The clearest signal arrived in early 2026. According to trade reporting around Lunar New Year, Bali mangosteen (manggis, Garcinia mangostana) exports to China jumped several-fold in the single month before the holiday. A spike that sharp exposes a plain bottleneck: buyer demand can scale faster than reefer slots, pre-cooling sheds, and cold storage can absorb.
China is the #1 destination for Indonesian mangosteen as of 2026, with Singapore, Malaysia, Vietnam and pockets of the Middle East and Europe as secondary markets. When one market concentrates demand this heavily and pays a premium for blemish-free, protocol-compliant fruit, the numbers start to favor investment in the temperature-controlled links that protect quality from orchard to vessel. The physical backbone here — the cold chain Bali to China — is where most 2026-2028 capital is likely to land.
Why “outlook, not prediction”? Because seasonal export figures move with harvest, weather, GACC protocol enforcement, and freight rates. A several-fold month-on-month jump reflects a low pre-holiday base and intense festival demand, not a permanent run-rate. What we can say honestly: the direction of travel through 2028 points toward more cold-chain capacity, because the current gaps are visible and the buyer is willing.
Where is the investment likely to flow?
Cold chain is a series of links, and each has its own weak point during peak season. The table below maps where 2026-2028 spending is most plausible, based on the gaps that the early-2026 export surge exposed. Figures and direction are indicative as of 2026 and subject to change.

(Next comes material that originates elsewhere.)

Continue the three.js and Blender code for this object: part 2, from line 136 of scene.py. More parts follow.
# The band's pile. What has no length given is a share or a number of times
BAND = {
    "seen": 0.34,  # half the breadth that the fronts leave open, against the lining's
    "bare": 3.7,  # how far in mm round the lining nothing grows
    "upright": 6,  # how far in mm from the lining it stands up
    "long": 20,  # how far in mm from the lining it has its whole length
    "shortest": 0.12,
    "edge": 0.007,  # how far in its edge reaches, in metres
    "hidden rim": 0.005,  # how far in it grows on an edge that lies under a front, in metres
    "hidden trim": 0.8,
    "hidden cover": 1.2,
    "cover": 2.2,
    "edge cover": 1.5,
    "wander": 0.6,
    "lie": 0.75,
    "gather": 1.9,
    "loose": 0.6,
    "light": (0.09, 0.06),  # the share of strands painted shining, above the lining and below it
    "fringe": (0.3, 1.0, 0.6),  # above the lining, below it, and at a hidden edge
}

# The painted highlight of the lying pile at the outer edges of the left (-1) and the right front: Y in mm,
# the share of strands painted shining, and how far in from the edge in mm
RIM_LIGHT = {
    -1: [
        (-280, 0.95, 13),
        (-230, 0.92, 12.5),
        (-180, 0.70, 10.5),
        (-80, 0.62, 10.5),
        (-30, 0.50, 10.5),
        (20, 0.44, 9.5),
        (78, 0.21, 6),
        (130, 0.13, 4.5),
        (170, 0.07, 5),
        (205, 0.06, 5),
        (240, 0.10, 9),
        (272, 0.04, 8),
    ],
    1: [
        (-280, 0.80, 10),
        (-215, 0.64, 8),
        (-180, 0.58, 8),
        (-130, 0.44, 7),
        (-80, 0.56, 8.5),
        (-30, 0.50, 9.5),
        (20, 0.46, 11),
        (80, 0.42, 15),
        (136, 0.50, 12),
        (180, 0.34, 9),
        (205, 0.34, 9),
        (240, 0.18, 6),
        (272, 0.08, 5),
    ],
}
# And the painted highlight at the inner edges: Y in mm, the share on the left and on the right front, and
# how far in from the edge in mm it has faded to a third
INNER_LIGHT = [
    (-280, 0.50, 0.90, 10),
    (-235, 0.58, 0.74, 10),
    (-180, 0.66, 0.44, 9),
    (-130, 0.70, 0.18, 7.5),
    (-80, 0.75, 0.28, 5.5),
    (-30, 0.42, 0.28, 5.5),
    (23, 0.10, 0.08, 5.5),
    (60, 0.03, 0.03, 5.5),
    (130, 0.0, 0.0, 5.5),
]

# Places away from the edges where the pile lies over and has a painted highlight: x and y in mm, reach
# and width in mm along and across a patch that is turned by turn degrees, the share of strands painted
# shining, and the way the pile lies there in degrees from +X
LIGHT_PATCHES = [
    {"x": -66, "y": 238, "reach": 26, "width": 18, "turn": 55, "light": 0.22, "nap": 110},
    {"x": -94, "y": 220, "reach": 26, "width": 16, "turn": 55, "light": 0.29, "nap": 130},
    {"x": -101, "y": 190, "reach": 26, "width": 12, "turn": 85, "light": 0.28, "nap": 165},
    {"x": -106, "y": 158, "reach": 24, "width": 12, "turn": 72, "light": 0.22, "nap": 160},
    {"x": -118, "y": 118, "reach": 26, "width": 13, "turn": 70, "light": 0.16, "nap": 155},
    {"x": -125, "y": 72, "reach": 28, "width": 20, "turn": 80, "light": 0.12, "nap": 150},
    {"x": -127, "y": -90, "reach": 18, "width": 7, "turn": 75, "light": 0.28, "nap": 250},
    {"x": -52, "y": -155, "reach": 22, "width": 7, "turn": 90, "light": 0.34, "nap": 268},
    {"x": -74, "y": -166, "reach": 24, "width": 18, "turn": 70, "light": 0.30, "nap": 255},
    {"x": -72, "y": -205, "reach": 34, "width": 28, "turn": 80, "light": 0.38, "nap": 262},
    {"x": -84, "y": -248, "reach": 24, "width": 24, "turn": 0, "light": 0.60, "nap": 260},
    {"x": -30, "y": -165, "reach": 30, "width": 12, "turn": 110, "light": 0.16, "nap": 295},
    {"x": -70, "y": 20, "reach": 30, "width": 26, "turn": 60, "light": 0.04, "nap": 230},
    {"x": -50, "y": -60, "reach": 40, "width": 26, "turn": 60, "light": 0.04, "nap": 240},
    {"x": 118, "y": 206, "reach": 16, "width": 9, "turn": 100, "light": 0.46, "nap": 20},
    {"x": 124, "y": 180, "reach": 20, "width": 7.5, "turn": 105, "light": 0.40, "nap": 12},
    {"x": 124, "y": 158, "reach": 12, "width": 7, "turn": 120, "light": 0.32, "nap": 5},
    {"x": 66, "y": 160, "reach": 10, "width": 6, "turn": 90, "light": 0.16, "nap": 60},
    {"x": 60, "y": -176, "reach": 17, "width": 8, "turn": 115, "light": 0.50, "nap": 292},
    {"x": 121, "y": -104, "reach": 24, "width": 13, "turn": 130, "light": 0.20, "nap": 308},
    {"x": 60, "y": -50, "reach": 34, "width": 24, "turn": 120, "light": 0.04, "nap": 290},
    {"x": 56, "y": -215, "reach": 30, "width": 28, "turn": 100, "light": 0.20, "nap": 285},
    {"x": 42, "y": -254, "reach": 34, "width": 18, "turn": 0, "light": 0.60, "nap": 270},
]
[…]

| Cold chain segment | Gap exposed in 2026 | Likely direction 2026-2028 |
|---|---|---|
| Farm-gate pre-cooling | Field heat not removed fast enough at peak | More packhouse pre-cooling near Jabar, Sumbar, Sumut, Bali kebun |
| Packhouse cold rooms | Limited OKKPD-registered, protocol-verified capacity | New and upgraded registered packhouses |
| Reefer containers | Slots tight before Lunar New Year | More reefer availability on Surabaya/Jakarta/Denpasar lanes |
| Port cold storage | Buffer storage thin during surges | Expanded terminal reefer plugs and holding |
| Destination handling | Fast clearance needed at Chinese ports | Tighter links into Shanghai, Shenzhen, Guangzhou, Hong Kong |
None of this is guaranteed. It is where the pressure sits, and where operators, exporters and logistics providers have the clearest incentive to spend.
Which routes and ports matter most?
Indonesian mangosteen bound for China typically moves reefer through three logistics anchors. Investment tends to cluster where volume already concentrates.

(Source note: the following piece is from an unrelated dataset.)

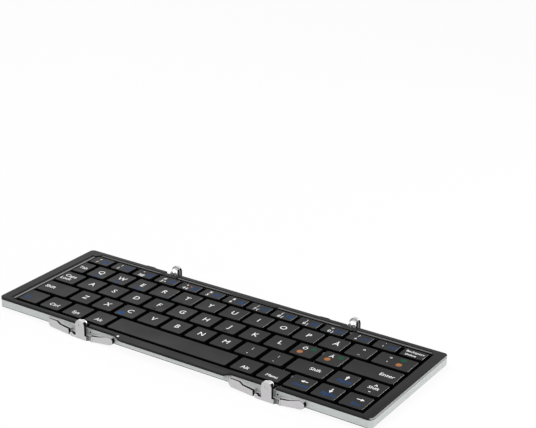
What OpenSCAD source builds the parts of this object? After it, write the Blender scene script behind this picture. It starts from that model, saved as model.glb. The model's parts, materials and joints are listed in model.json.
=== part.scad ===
// Folding keyboard in three sections. The two wings turn up and over onto the centre section.
// Millimetres. Origin on the table below the middle of the keyboard, +X right, +Y back, +Z up.

/* [Body] */
// Length of the open keyboard, left end to right end
board_w = 250.5; // [240:0.5:262]
// Depth of the keyboard without its hinges
board_d = 84.5; // [80:0.5:90]
// Radius of the four outer corners, seen from above
corner_r = 3.2; // [2:0.1:6]
// Height of the rubber feet
foot_h = 1.4; // [0.8:0.1:2]
// Height of the metal base, from its bottom face to the rim of the deck
base_h = 5.15; // [4.9:0.05:6]
// Thickness of the base's side walls
wall_t = 1.2; // [0.8:0.1:1.4]
// Thickness of the base's floor
floor_t = 0.6; // [0.4:0.1:0.8]
// Bevel along the base's bottom edges
base_bevel = 1.0; // [0.3:0.1:1]
// Thickness of the deck's rim
deck_t = 1.35; // [1:0.05:2]
// Bevel along the deck's upper edges
deck_bevel = 0.2; // [0.1:0.1:0.6]
// Gap between two sections at a seam
seam_gap = 0.4; // [0.3:0.05:0.5]

/* [Centre lip] */
// How far the centre section's front edge stands out past the wings
lip_out = 3.15; // [2:0.05:3.4]
// Height of the base's part of the lip
lip_h = 2.05; // [1.5:0.05:2.5]
// From the end of the left hinge's arm to the lip's full depth
lip_from_left_arm = 6.8; // [5:0.1:8]
// From the lip's full depth to the end of the right hinge's arm
lip_from_right_arm = 1.5; // [1:0.1:6]
// How far the base's part of the lip stays behind the deck's part
lip_step = 0.3; // [0.1:0.05:0.6]
// Length of the curve at the lip's left end
lip_left_run = 8.5; // [7:0.5:9]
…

- Tanjung Perak (Surabaya) — a primary East Java gateway serving nearby harvest regions.
- Tanjung Priok (Jakarta) — the largest Indonesian container port, feeding West Java supply.
- Denpasar (Bali) logistics — the origin point that drove the 2026 headline, feeding both direct lanes and consolidation.
From these origins, cold chain runs farm → pre-cooling → reefer → destination ports at Shanghai, Shenzhen, Guangzhou and Hong Kong. Each added day at the wrong temperature costs shelf life, so the economic case for pre-cooling and unbroken reefer only strengthens as buyers demand tighter cosmetic and freshness standards.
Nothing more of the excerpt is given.